I have some suggestions for mechanistic improvements to the LW website that may help alleviate some of the issues presented here.

RE: Comment threads with wild swings in upvotes/downvotes due to participation from few users with large vote-weights; a capping/scaling factor on either total comment karma or individual vote-weights could solve this issue. An example total-karma-capping mechanism would be limiting the absolute value of the displayed karma for a comment to twice its parent's karma. An example vote-weight-capping mechanism would be limiting vote weight to the number of votes on a comment. The total-cap mechanism seems easier to implement if LW just records the total karma for a comment rather than maintaining the set of all votes on it. Any mechanism like those described has some issues though, including the possibility of users voting on something but not seeing the total karma change at all.

 

RE: Post authors (and commenters) not having enough information about the behavior of specific commenters when deciding whether/how to engage with them, and the cruelty of automatically attaching preemptive dismissals to comments; it does not seem more cruel to publicly tag a user's comments with a warning box saying "critiques from this user are usually not substantive/relevant" than to ban them. This turns hard-censorship into soft-censorship, which seems less dangerous to me, and also like it could be more easily applied by moderators without requiring hundreds of hours of deliberation.

 

RE: Going after only the most legible offender(s) rather than the worst one(s); Giving users and moderators the ability to mark a commenters interactions throughout a thread as "overall unproductive/irrelevant/corrosive/bad-faith" in a way that allows users to track who they've had bad interactions with in the past, and allows moderators better visibility into who is behaving badly even when they have not personally seen the bad behavior (with the built-in bonus of marking examples). These marks should only be visible to the user assigning them and to moderators for what I think are obvious reasons.
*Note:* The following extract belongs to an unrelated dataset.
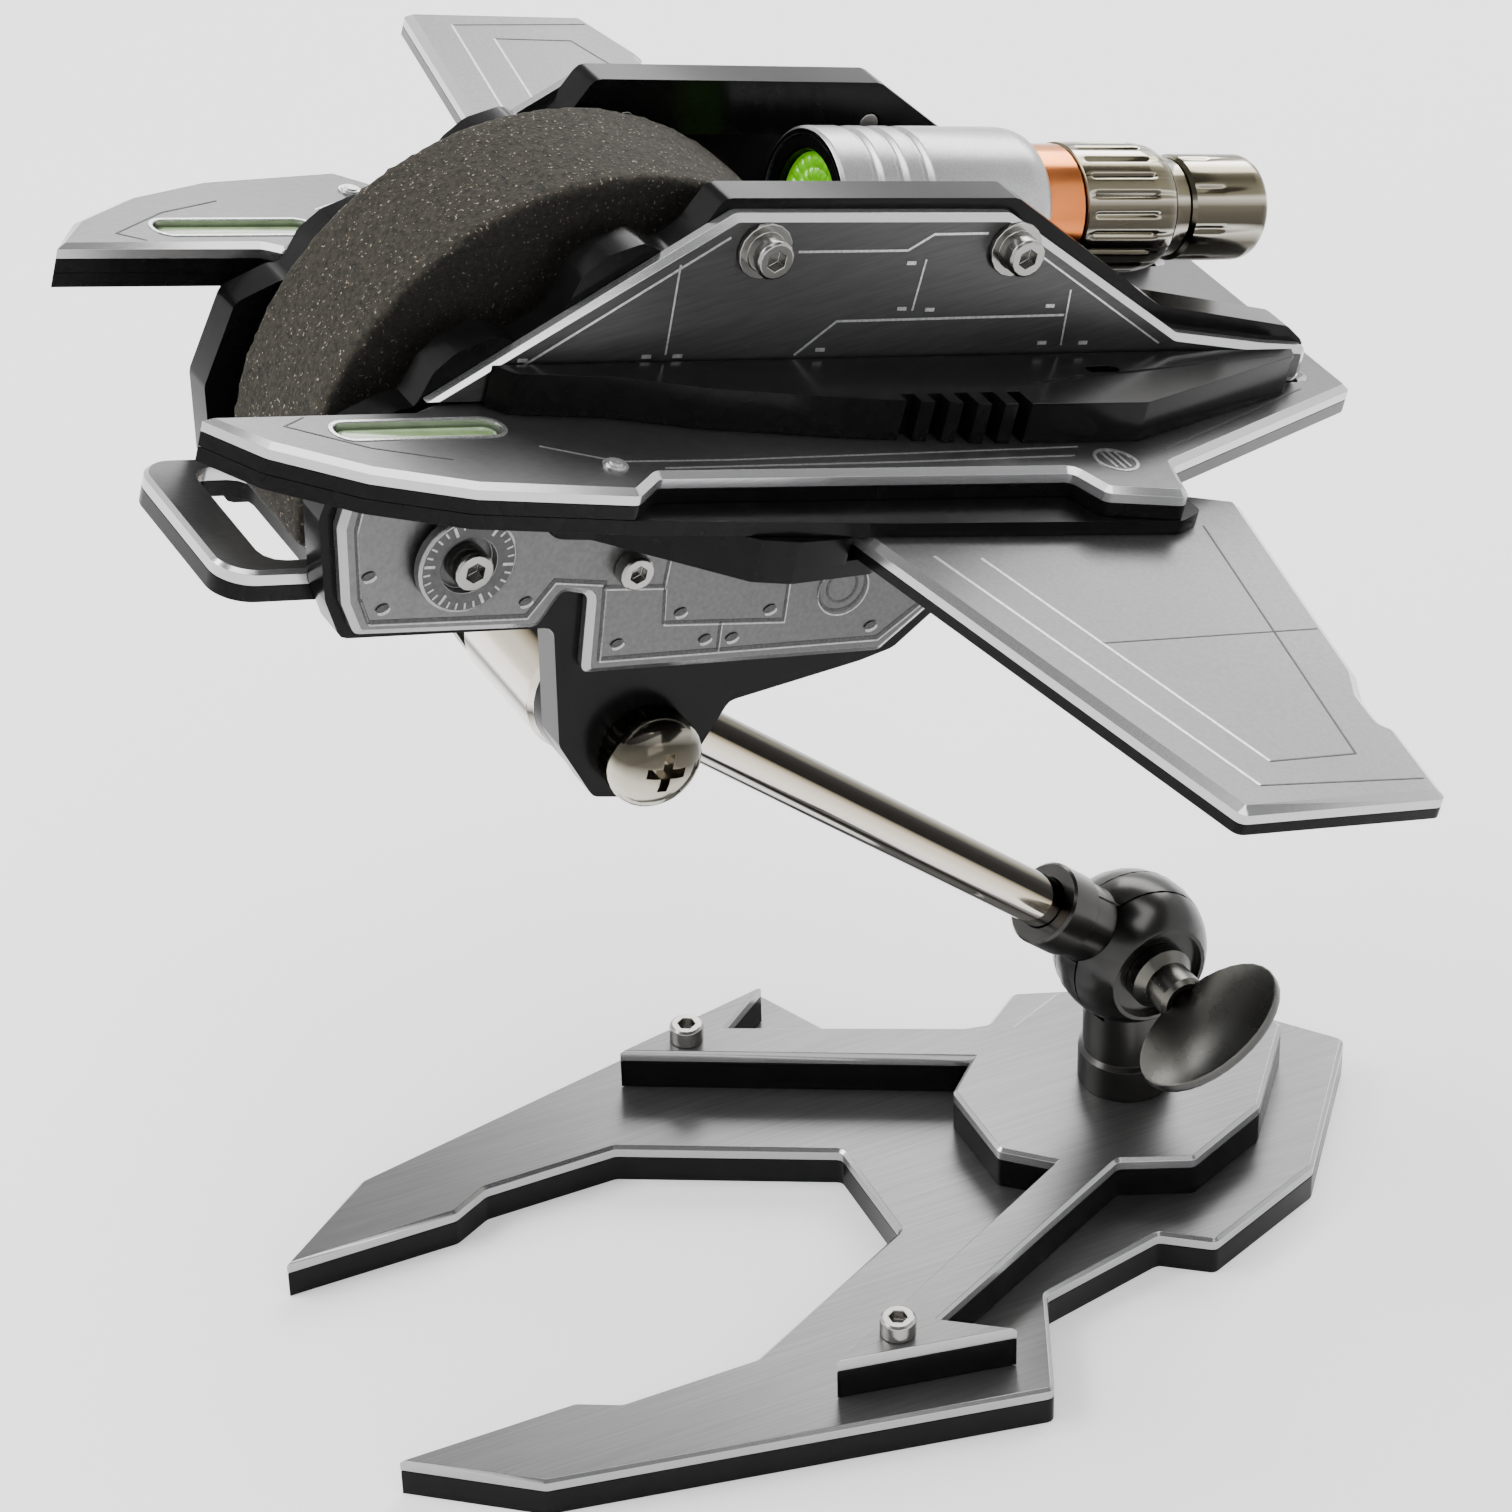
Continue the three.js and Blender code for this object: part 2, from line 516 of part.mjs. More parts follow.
function makeBarrel(group) {
  const { z, radius, front } = BARREL;
  const lift = (solid) => solid.translate([0, 0, z]);
  const grooves = [5, 9, 13].flatMap((at) => [
    [radius, front + at], [radius - 0.6, front + at + 0.5],
    [radius - 0.6, front + at + 1.2], [radius, front + at + 1.7],
  ]);
  const shoulder = [[radius, 49.2], [10.8, 50.8], [10.3, 52.1], [9.6, 52.9], [8.9, 53.3]];
  const body = turned([
    [0, front + 4], [9.9, front + 4], [9.9, front], [radius - 0.4, front], [radius, front + 0.4],
    ...grooves, ...shoulder, [0, 53.3],
  ], 'y', 48);
  add(group, 'barrel_body', lift(body), silver());

  const bezel = turned([
    [7.8, front + 3.8], [7.8, front + 0.7], [8.1, front + 0.3], [9.7, front + 0.3], [9.7, front + 3.8],
    [7.8, front + 3.8],
  ], 'y', 36);
  add(group, 'barrel_bezel', lift(bezel), acrylic());
  add(group, 'barrel_lens', lift(rodAlong('y', 7.6, front + 1.4, front + 3.8)), finish(0x55b000, 0.2, 0));
  add(group, 'copper_ring', lift(rodAlong('y', 8.8, 53.4, 59.1)), finish(0xc46a3a, 0.25, 1));

  const flutes = 20;
  const connector = turned([
    [0, 59.3], [8.7, 59.3], [9.05, 59.7], [9.05, 71.6], [8.8, 73.2], [8, 74.8], [7, 75.8], [6.9, 76.4],
    [6.9, 78.2], [0, 78.2],
  ], 'y', 40);
  const angles = Array.from({ length: flutes }, (unused, i) => (2 * Math.PI * i) / flutes);
  const fluted = angles.reduce((rest, angle) => {
    const place = [9.3 * Math.cos(angle), 0, 9.3 * Math.sin(angle)];
    const flute = rodAlong('y', 0.75, 61, 71.4, 8).translate(place);
    return rest.subtract(flute);
  }, connector);
  add(group, 'connector_body', lift(fluted), chrome());

  const end = turned([
    [0, 78.4], [7, 78.4], [7.5, 79], [7.5, 89.4], [7, 91], [6, 91.9], [5, 92], [5, 90], [0, 90],
  ], 'y', 40);
  add(group, 'connector_end', lift(end), chrome());

  const saddle = block([-8, 34, DECK_TOP + GAP], [8, 46.5, z - 6]);
  const bed = rodAlong('y', radius + 0.3, 20, 60, 48).translate([0, 0, z]);
  add(group, 'barrel_saddle', saddle.subtract(bed), acrylic());
}

// ---------------------------------------------------------------- assembly

function add(group, name, solid, material) {
  const mesh = new THREE.Mesh(toGeometry(solid), material);
  mesh.name = name;
  group.add(mesh);
}

const degrees = THREE.MathUtils.degToRad;
const object = new THREE.Group();
makeFoot(object);

const swivel = new THREE.Group();
swivel.position.z = KNUCKLE_HEIGHT;
swivel.rotation.z = degrees(YAW);
object.add(swivel);
makeKnuckle(swivel);
makeWingNut(swivel);

const arm = new THREE.Group();
arm.rotation.x = degrees(-ARM_RISE);
swivel.add(arm);
makeArm(arm);

const hull = new THREE.Group();
hull.position.y = -ARM_LENGTH;
hull.rotation.x = degrees(ARM_RISE - HULL_RISE);
arm.add(hull);
const deckUnderside = makeDeck(hull);
for (const [name, side] of [['left', 1], ['right', -1]]) {
  makeSides(hull, name, side);
  makePivotScrew(hull, name, side);
  makeFlank(hull, name, side, deckUnderside);
}
makeBumper(hull);
makeFoam(hull);
makeBarrel(hull);

export default object;
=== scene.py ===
# %% [markdown]
# # A desk display stand with a spacecraft-shaped hull
# Layered plates of black acrylic and brushed silver sheet stand on a jointed arm and a forked foot.
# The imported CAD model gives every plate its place. This notebook gives each one its finish, engraves
# the silver sheets, and builds the foam disc, the turned parts and the lens at a finer resolution.

import math

import bmesh
import bpy
from mathutils import Matrix, Vector, noise


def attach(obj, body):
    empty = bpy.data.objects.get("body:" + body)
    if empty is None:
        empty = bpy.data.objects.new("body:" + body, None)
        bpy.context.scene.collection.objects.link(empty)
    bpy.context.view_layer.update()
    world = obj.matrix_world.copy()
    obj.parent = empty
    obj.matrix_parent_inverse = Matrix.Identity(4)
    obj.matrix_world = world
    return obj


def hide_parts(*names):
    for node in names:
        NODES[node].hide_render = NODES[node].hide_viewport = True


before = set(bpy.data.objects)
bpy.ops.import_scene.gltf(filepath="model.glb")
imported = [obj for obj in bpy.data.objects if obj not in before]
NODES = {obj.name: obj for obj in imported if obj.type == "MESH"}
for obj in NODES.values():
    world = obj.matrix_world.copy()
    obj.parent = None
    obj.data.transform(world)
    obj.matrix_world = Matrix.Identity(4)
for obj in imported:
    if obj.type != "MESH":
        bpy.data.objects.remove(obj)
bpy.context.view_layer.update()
MM = 0.001
print("CAD nodes:", len(NODES))

# %% [markdown]
# ## Where the moving parts are
# The post turns a little on the foot, the arm rises from the knuckle, and the hull tips at the arm's end.
# A chain of matrices, from the foot up to the hull, places a point given in millimetres. Every detail below
# is drawn in the hull's own upright coordinates and moved to where the hull really is by the last one.

# %% Frames of the hull and the post
YAW = math.radians(3.3)
KNUCKLE_HEIGHT = 39.6
ARM_RISE = math.radians(42.3)
ARM_LENGTH = 124.7
HULL_RISE = math.radians(15.7)

FOOT = Matrix.Scale(MM, 4)
POST = FOOT @ Matrix.Translation((0, 0, KNUCKLE_HEIGHT)) @ Matrix.Rotation(YAW, 4, "Z")
ARM = POST @ Matrix.Rotation(-ARM_RISE, 4, "X")
HULL = (ARM @ Matrix.Translation((0, -ARM_LENGTH, 0))
        @ Matrix.Rotation(ARM_RISE - HULL_RISE, 4, "X"))
print("hull pivot at", [round(v, 4) for v in HULL.translation])

# %% [markdown]
# ## Camera and studio
# The camera looks down on the stand from its left front, a long lens that keeps the wings' edges nearly
# parallel. The floor is one pale sheet that curves up all round. Three wide area lights and a small weak one
# give soft gradients on the brushed sheet, as a product photographer's boxes do.

# %% Camera
CAMERA_TURN = math.radians(66.26)
CAMERA_HEIGHT = math.radians(35.71)
CAMERA_ROLL = math.radians(-1.6)
CAMERA_DISTANCE = 780
CAMERA_LENS = 115.95
AIM_ACROSS = -57.86
AIM_UP = 61.88
POST_OFFSET = 1.2

right = Vector((math.cos(CAMERA_TURN), math.sin(CAMERA_TURN), 0))
back = Vector((math.sin(CAMERA_TURN) * math.cos(CAMERA_HEIGHT),
               -math.cos(CAMERA_TURN) * math.cos(CAMERA_HEIGHT),
               math.sin(CAMERA_HEIGHT)))
up = back.cross(right)
right_rolled = right * math.cos(CAMERA_ROLL) + up * math.sin(CAMERA_ROLL)
up_rolled = up * math.cos(CAMERA_ROLL) - right * math.sin(CAMERA_ROLL)
place = (right_rolled * AIM_ACROSS + up_rolled * AIM_UP + back * CAMERA_DISTANCE
         - Vector((0, POST_OFFSET, 0)))

camera_data = bpy.data.cameras.new("camera")
camera_data.lens = CAMERA_LENS
camera_data.sensor_width = 36
camera_data.clip_end = 20
camera = bpy.data.objects.new("camera", camera_data)
camera.matrix_world = Matrix.Translation(place * MM) @ Matrix((
    (right_rolled.x, up_rolled.x, back.x, 0),
    (right_rolled.y, up_rolled.y, back.y, 0),
    (right_rolled.z, up_rolled.z, back.z, 0),
    (0, 0, 0, 1)))
bpy.context.scene.collection.objects.link(camera)
bpy.context.scene.camera = camera


# %% Shared mesh helpers
def new_piece(name, vertices, faces, smooth=False):
    """A mesh object from plain lists of points, in metres, and faces."""
    mesh = bpy.data.meshes.new(name)
    mesh.from_pydata([tuple(v) for v in vertices], [], faces)
    mesh.validate()
    mesh.polygons.foreach_set("use_smooth", [smooth] * len(mesh.polygons))
    piece = bpy.data.objects.new(name, mesh)
    bpy.context.scene.collection.objects.link(piece)
    return piece


def finish_piece(piece, body, material):
    """Gives a new piece its material and the body it moves with."""
    piece.data.materials.append(material)
    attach(piece, body)


# %% Floor and lights
FLOOR_REACH = 1.25
FLOOR_BEND = 0.5
WALL_TOP = 1.5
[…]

A more general version of this system would be the ability to assign  tags to users for a specific comment/chain (e.g. "knowledgeable about African history", "bad-faith arguer" that link back to the comment which inspired the tag. Such a system is useful for users who have a hard time remembering usernames, but could also unfortunately result in ignoring good arguments from people after a single bad interaction.

 

Meta: I am new and do not know if this is an appropriate place for site-mechanic suggestions, or where to find prior art. Is there a dedicated place for this?